L’ancien premier ministre et diplomate français Dominique de Villepin, connu pour son rejet de la guerre en Irak en 2003, a eu cette analyse pertinente et pourtant isolée, qui veut que l’on réfléchisse à la politique globale plutôt que de s’enferrer dans une guerre contre le terrorisme perdue d’avance. L’autre soir, Jean-Luc Melenchon, le leader de la Gauche française*, parlait lui aussi d’actions non militaires, de décisions fortes géopolitiquement pour ce conflit qui nous dépasse. On pense évidemment à ce pétrole acheté à ces terroristes, à ces armes et munitions qui ne s’épuisent pas, à ces capitaux que ne sont pas que le fruit de pillages. Nous avons ouvert depuis longtemps la boite de Pandore, avec notre cupidité et ce n’est pas par la force mais par la ruse qu’il faudra la refermer. Aller dans une “bunkerisation” de notre vie, pour reprendre le terme de De Villepin, et comme le proposent Valls-Hollande, Sarkozy, Le Pen, est une voie sans issue. Cela va, en effet, à l’inverse de nos valeurs de liberté, d’égalité et de fraternité, si tant est qu’il en reste encore aujourd’hui. La France a été frappée pour cette image qu’elle représente encore à travers le monde mais ne nous trompons pas, c’est bien le monde qui est visé. L’exemple américain montre un pays où le meurtre par arme à feu est quotidien, où les prisons sont remplies plus que dans des dictatures, et où on se barricade par caste. Est-ce cela que l’on veut ? Est-ce pour cela que nos ainés sont morts inutilement déjà dans les conflits précédents ?
L’autre voie, celle qui n’est pas encore matérialisée, semble utopique, sans assurance. Elle n’est pas celle d’une lutte frontale, elle n’est pas celle d’une réponse coup pour coup. Elle n’est pas celle de la privation de liberté par suspiçion comme le proposent Laurent Wauquiez et Arno Klarsfeld. Elle n’est pas celle des frontières étanches voulues par les Le Pen en France ou les Viktor Orban en Hongrie. Elle est celle de l’analyse approfondie, de la réflexion à froid. Elle est celle de l’intelligence et non de la force. Et il ne faut pas sous estimer celle de l’adversaire que l’on caricature trop vite en ce qui constitue son bras armé aujourd’hui. Enfermer tous ceux qui ont “le profil” n’empêche rien et crée même d’autres viviers du mal. Se barricader non plus, comme l’a montré encore la situation en Israël. Seule la paix et la richesse partagée tueront le terrorisme. Écouter la rage qui mène à la folie meurtrière chez ces jeunes, cela n’a pas été fait. Écouter ceux qui ont faim, dans le Maghreb, cela n’a pas été fait. Écouter ceux qui ne veulent plus être pillés par des grands groupes étrangers, cela n’a pas été fait. On préfère rustiner que de s’attaquer aux causes profondes. Récolter des données sur nos concitoyens, disperser inutilement nos forces dans ces moyens n’a aucun sens alors que l’urgence est de travailler et d’investir sur l’intelligence d’abord. Le juge anti-terroriste Trevidic émettait justement des réserves, il y a quelques mois, sur ces lois mal ciblées.

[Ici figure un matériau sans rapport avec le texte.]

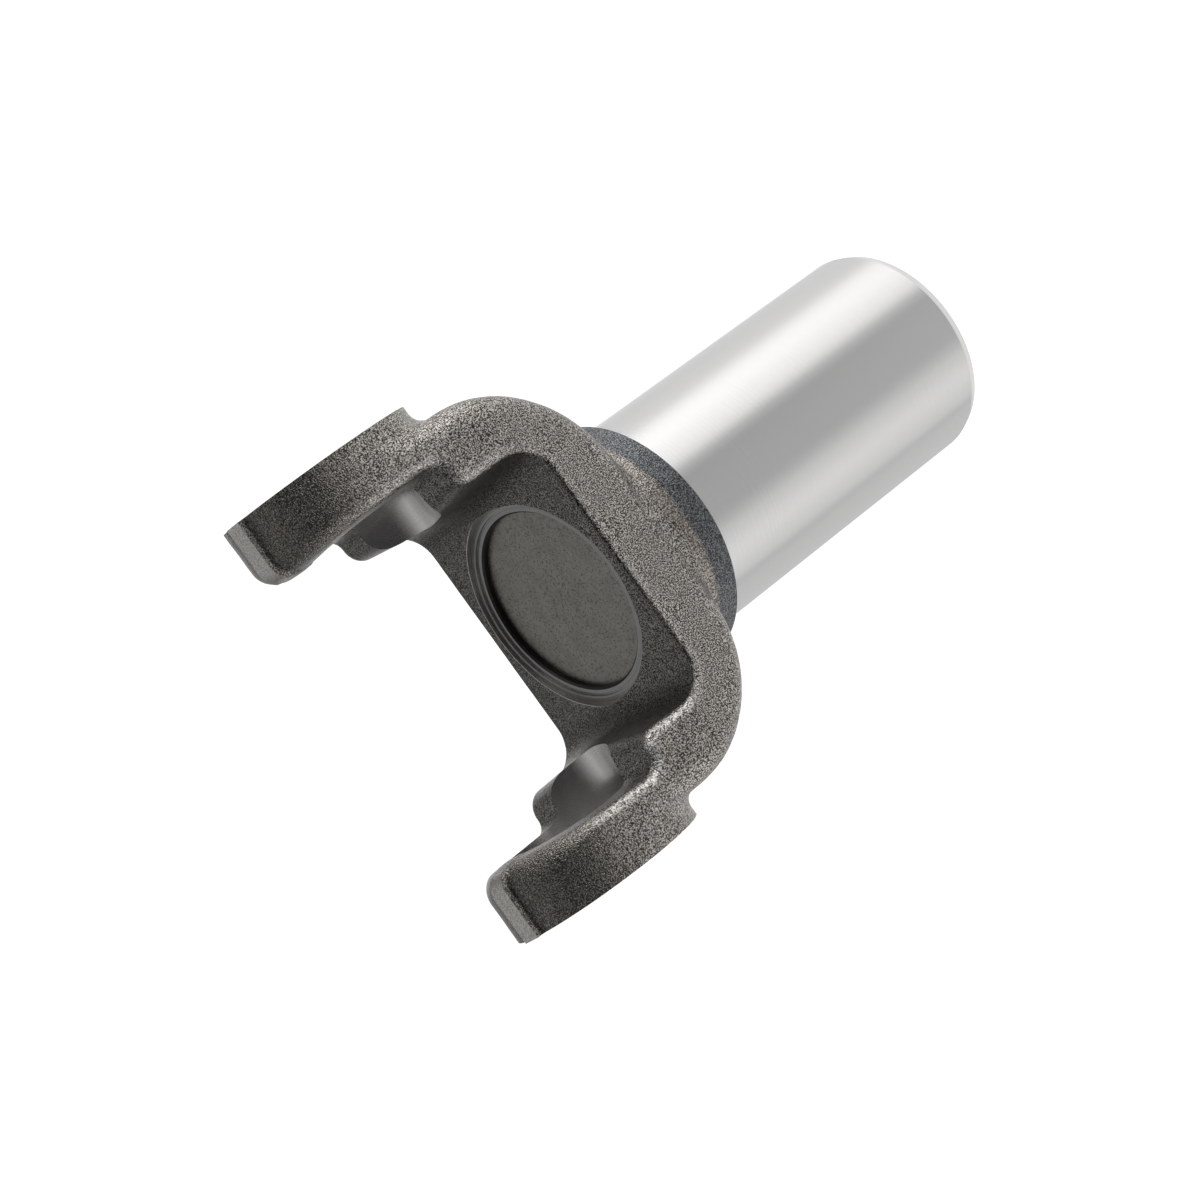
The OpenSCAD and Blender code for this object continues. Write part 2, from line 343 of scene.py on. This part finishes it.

Après l’écoute et l’analyse, viendra l’heure des actes. Nous n’avons pas franchi la première étape, sourds que nous sommes aux cris des autres, même à ceux de nos propres voisins. Qui nous dit que demain, en Grèce, en Irlande, nous n’aurons pas d’autres viviers de haine, une haine créée par nous même. Paris a fait penser à Bagdad pendant une journée. Demain, cela sera une autre ville, un autre lieu, un autre évènement, créant une peur castratrice de liberté. L’attentat de Charlie Hebdo a été suivi par tout ce qu’il ne fallait pas faire. C’est encore la peur qui prédomine dans ce que l’on entend, dans ces appels à plus de violence encore. Le Président Hollande a peur et écoutera des gens apeurés, des va-t-en guerre dans son congrès et dans ses entrevues avec les responsables politiques. Il écoutera même des prédécesseurs qui oublient leur inaction et leur contre-productivité sur le sujet sécuritaire. Il n’écoutera pas ceux qui ont besoin d’être entendu, une fois encore. Il n’écoutera pas ceux qui ont le sang-froid pour l’analyse, pour aller contre la marée, trop souvent seuls. Se dressera-t-il un de ses homologues un peu mieux conseillé pour ne pas aller dans la voie dont rêvent les terroristes ? Des milliards d’êtres humains l’espèrent secrètement.